I made the mistake of watching the bodycam footage yesterday. Just reading about this case made me feel angry and upset enough. Watching the bodycam footage was ten times worse.
The murderer smugly claiming to have been assaulted, pointing to a non-existent bruise on his eyelid as evidence. With his last few breaths, Nowak begging the police for help and insisting that he's been stabbed, only to be calmly told by them that he hasn't been. The police officers' inexplicable insistence on cuffing him in spite of the fact that, even if he hadn't been stabbed, he was clearly incapacitated and posing no active threat. One of the police officers calmly instructing his colleague to get the Digwa family's details, apparently not even considering the possibility that one of them might have stabbed Nowak and that perhaps they ought to be arrested.
I don't know how anyone can look at this case and claim in all seriousness that the UK doesn't have a two-tier justice system.
Yes, that's another parallel to Floyd. That bodycam footage was really, really infuriating. I had to remind myself that the kid was already as good as dead when the police showed up, rather than that they caused his death.
It’s incredibly hard to emotionally ignore the fact that his last moments were so hopeless and alone
Millions of people (millions of Britons) will just ignore it, just as they tried to ignore the story entirely. Because it's inconvenient.
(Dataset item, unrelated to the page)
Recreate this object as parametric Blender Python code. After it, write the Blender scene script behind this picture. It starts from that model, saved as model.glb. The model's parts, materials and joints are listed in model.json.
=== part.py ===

Because it makes them look bad. Because if their own logic about systems were applied consistently, they would have to grapple with the fact that they were and are complicit in the murder of Henry Nowak. The Be Kind people who think they embrace empathy are literally out in force doing the Norm McDonald meme and I've yet to see a single one offer more than the stingiest, passive voice PR statement - and that only under duress.